The Tampa Bay Buccaneers' defense led the NFL during the just-concluded preseason with 16 sacks. Defensive end Robert Ayers believes that sort of production will continue into the regular season, but his confidence has little to do with that specific sack total.
"If we didn't have 16 sacks in the preseason, if we had zero, I would still believe that we're going to come out here and be able to get after the quarterback," said Ayers, with the self-proclaimed caveat that he is a 'ridiculously confident person' anyway. "What we did in the preseason doesn't necessarily affect my confidence. The way I work, the way I approach the game, the way I study the game, the way I train, and the way these guys next to me work, that's what gives me my confidence."
Pictures of the Buccaneers during the 2016 preseason games.
Those 16 August sacks serve best, perhaps, as a signal to outsiders that the team's efforts to re-energize its pass rush are working. Those efforts included the signing of Ayers in free agency and the drafting of Noah Spence, of course, but they started with the additions of Defensive Coordinator Mike Smith and Defensive Line Coach Jay Hayes. They continued in the spring and the summer with Ayers and his new teammates committing fully to the program and laying the groundwork for a new defense one rep at a time.
"What we did in the preseason, that's preseason," said Ayers on Wednesday, as his team began preparations for the regular-season opener in Atlanta on Sunday. "Real confidence is from the hard work, when you know you're working your behind off and you can go out there on Sunday and just let it go, you can just play fast. You know that you put in the work and win, lose or draw you can look back with no regrets. These guys have been putting in the work, so that's what gives me the confidence."
Half of the team's 16 preseason sacks came in a dominant win over Cleveland in Week Three, notable because both sides kept their starters in for the entire first half and, in some cases, into the third quarter. The Buccaneers' front-line defense sacked Browns starter Robert Griffin III five times before the intermission and allowed only 98 net passing yards. Ayers combined with McCoy on one of those five takedowns, causing a fumble in the process. That was Ayers' lone sack of the preseason but he was singled out as an emotional leader for the D-Line from the very first preseason outing in Philadelphia.
Tampa Bay's defense recorded 38 sacks in 2015, which was nearly exactly league average. Even before their offseason additions, the Buccaneers possessed some talented pass-rushers, with four-time Pro Bowler Gerald McCoy in the middle and speedy Jacquies Smith on the edge in particular. But the overall pressure on opposing quarterbacks was not particularly consistent, which played a part in the Bucs allowing a league-worst 70% completion percentage to its opponents.

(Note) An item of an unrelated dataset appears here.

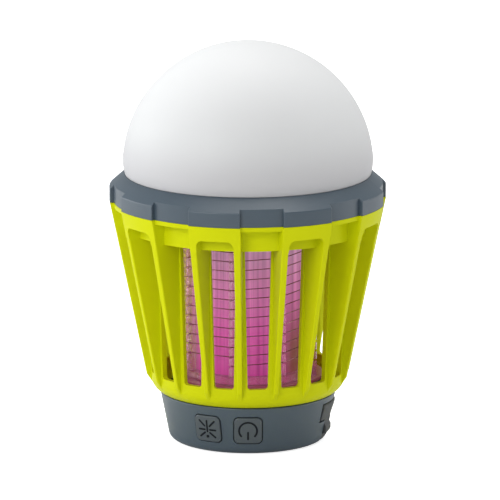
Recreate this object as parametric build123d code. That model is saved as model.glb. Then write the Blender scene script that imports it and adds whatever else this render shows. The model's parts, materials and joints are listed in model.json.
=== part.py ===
from build123d import *
from math import atan2, ceil, cos, degrees, radians, sin, sqrt, tan
import os

# Rechargeable camping lantern with a mosquito zapper in its cage. It stands on its base, or
# hangs upside down from the hook folded into the base. Millimetres, +Z up, origin at the middle
# of the bottom face, -Y is the front, midway between the two buttons. Angles round the lantern
# are counted from the front towards +X.

# ---------------------------------------------------------------- driving dimensions
TOTAL_HEIGHT = 131.0
COLLAR_R = 45.0           # widest part, 90 mm across
WALL = 1.8                # moulded wall thickness
GAP = 0.3                 # running gap between bodies that move apart
PANELS = 9                # repeats round the cage and the collar
PANEL_PITCH = 360.0 / PANELS

# base
BASE_TOP_Z = 16.0
BASE_TOP_R = 28.6
BASE_SLOPE = 0.2          # radius gained per mm of height
BASE_EDGE_R = 2.8         # rounding of the bottom edge
SPIGOT_R = 24.6           # neck that the cage fits over
SPIGOT_TOP_Z = 20.9
CEILING_Z = 14.2          # underside of the base's shoulder
DECK_TOP_Z = 21.8
COVER_R = 22.8
COVER_T = 2.0

# bayonet between base and cage
LUG_R = 26.0
LUG_Z = 19.0
LUG_T = 1.4
LUG_ARC = 24.0
LIP_R = 25.0
LIP_Z = 17.5
LIP_T = 1.2
LIP_ARC = 30.0
BAYONETS = 3
LIP_ANGLE = 60.0          # middle of the first lip, measured from the front
TWIST = 40.0              # turn that locks the cage, one panel pitch

# cage
CAGE_BOTTOM_Z = BASE_TOP_Z + GAP
CAGE_TOP_Z = 79.0
CAGE_BORE_R = 26.4
GASKET_R = (26.6, 27.6)
BOWL_R = 31.7             # outside of the cage's low wall
BOWL_TOP_Z = 21.2         # the bowl's curve ends here
STRIP_TOP_R = 33.0        # outside of the wall strips at the top
STRIP_T = 1.7
WINDOW_Z = 23.0
WINDOW_HALF_LOW = 3.3
WINDOW_HALF_HIGH = 4.4
WINDOW_CORNER_R = 1.0
FIN_ANGLE = 9.7           # each side of a panel's middle
FIN_FOOT_R = 33.1
FIN_FOOT_Z = 21.7
FIN_T_LOW = 1.6
FIN_T_HIGH = 2.4
HEAD_BOTTOM_Z = 74.2
HEAD_HALF_ANGLE = 11.1
BAND_R = 39.5             # recessed band behind the panel heads
BAND_BOTTOM_Z = 70.3
FLANGE_R = 43.7
FLANGE_T = 1.4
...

The Bucs want more sustained pressure, and more than a league-average sack total. Of the 10 teams at the top of the NFL quarterback sack ranking last year, nine made the playoffs; Denver, which led the way with 52 sacks, won the Super Bowl. The Buccaneers haven't cracked 40 sacks since 2004. Though he's probably not shooting for a specific number of sacks, Ayers expects his group to succeed in getting to the quarterback this year. The strong results from the pregame tune-up were a good sign, but Ayers is more impressed by what he's seen on the practice field."It definitely gives you a little more confidence," he said. "But like I said before, your true confidence comes from how hard you work. Those guys that are lazy, they may appear to be confident. But when [it] hits the fan and it's the fourth quarter and it's fourth-and-one, and you know you haven't been working hard, that's when it's going to come back to bite you. I feel like I've been putting in the work, I feel like this D-Line's been putting in the work, so I'm excited and I'm confident because of that."